Educación Sentimental




Pasada una nueva fecha clasificatoria, la saludable imagen que queda rondando en la comarca futbolera es que Chile aún juega bien, aún es capaz de ser protagonista y de someter por largos minutos a sus rivales tanto de local como de visitante. Que todavía consigue tener más posesión que el rival y que mantiene la capacidad de elaborar juego con acierto y de generar muchas ocasiones de gol en cada tiempo. En resumen, lo que se ve es que el equipo ha sido, pese al paso del tiempo, capaz de desplegar una identidad, una mecánica de juego eficiente y bien aprendida. Haciendo caso omiso a esa estupidez, esa pamplina repetida majaderamente y como mantra -por suerte nunca escuchada- que decía que había que cambiar de sistema "porque el resto ya nos leía de memoria".

El rendimiento individual y colectivo de Chile sigue siendo de gran nivel, con el soporte indeleble de la siúticamente bautizada "generación dorada". Ya se borró, por cansancio, el absurdo fantasma de la renovación como meta inmediata y por ende la postulación a obtener uno de los pasajes para Rusia 2018 sigue más vigente que nunca, ratificada por el juego pero también por los números y la posición en la tabla. No es menor haber terminado marzo apenas a un punto del segundo. Y, sobre todo, 3 encima del sexto y 5 del séptimo. Tranquilizante por donde se lo mire.
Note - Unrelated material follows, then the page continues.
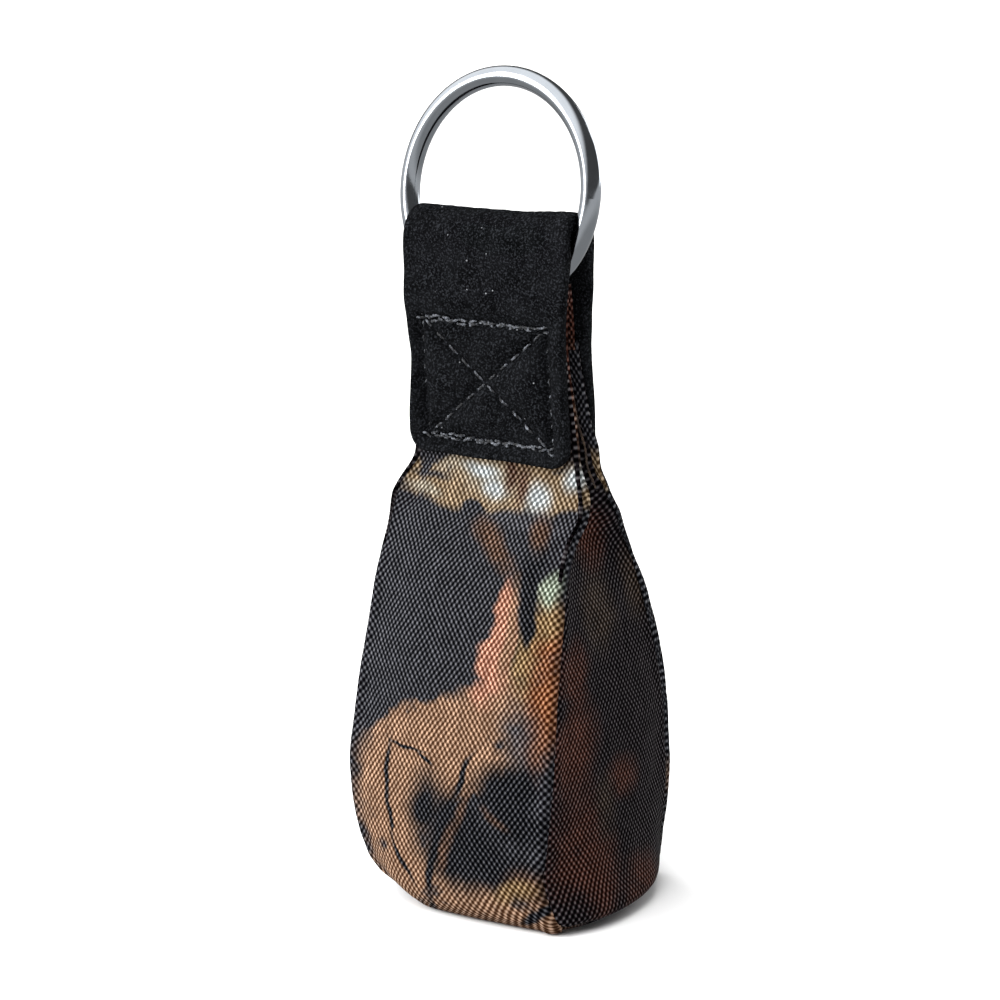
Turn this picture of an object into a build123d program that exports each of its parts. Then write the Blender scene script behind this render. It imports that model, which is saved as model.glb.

Hay, pues, satisfacción y calma. La misma que pedíamos en este mismo espacio tras la inmerecida derrota en Buenos Aires. De hecho no hay que ser muy docto para entender que hoy, junto a Brasil y Perú, el equipo de Pizzi es el que mejor ha resuelto el momento: esos tres son, con distancia y más allá del resultado puntual, los que mejor están jugando. Mientras tanto, se caen a pedazos Ecuador, Uruguay y Argentina, cuya selección, pese a la gran materia prima que posee, hoy es una fotografía perfecta del desastre organizativo y moral de su fútbol (no le haría nada mal quedar fuera del Mundial para reinventarse desde las cenizas). Colombia y Paraguay, por su parte, suben y bajan en un baile discontinuo, de gran desequilibrio.

El escenario, siempre cambiante, por ahora es auspicioso. Sin ser perfecto. Mantiene nuestra selección ciertos problemas de continuidad, a ratos cae en el relajo y la desconcentración (lo que con Sampaoli era impensable) y hay unos pocos bajones individuales. Así como subieron mucho Jara, Beausejour y Aránguiz en esta pasada, siguen sin retomar su mejor nivel Isla y Vargas y aún no es claro el aporte de Hernández, por ejemplo. De todos modos, la postura del cuerpo técnico es la correcta: con pragmatismo y un buen manejo de voluntades (aunque pareciera que a veces se deja hacer más de la cuenta en los ratos libres), han aceptado ya definitivamente que ante la providencial inexistencia de un librito de juego propio muy marcado, lo mejor es mantener el antiguo. No es poco.

Habrá que seguir, eso sí, explicando ciertos temas. Al público poco futbolero, que puede pifiar cuándo y cuánto quiera (más aún si paga una entrada para ver un espectáculo) pero que tiene que entender que, muchas veces y sobre todo en este equipo, cuyo juego parte en Bravo y Jara, el pase atrás no es otra cosa que el comienzo de la elaboración ofensiva.

Y también a jugadores y cuerpo técnico: las caras pocos felices del otro día al terminar el partido con Venezuela no eran de crítica, sino de sana frustración por la falta de contundencia en el segundo tiempo. Nada más. No daba para berrinche. Y menos si esa misma rabia era evidente en los propios jugadores. Bastaba con ver las caras y los gestos de Vidal y Sánchez, entre otros. El equipo, la prensa y el hincha chileno, aunque a veces parezca injusto, ya no se conforman fácilmente. Es otra herencia brillante de Bielsa. Importa la forma, importa el cómo. Bienvenido sea. Es una bendición, más que un problema. Otro signo del cambio de piel. A convivir con eso.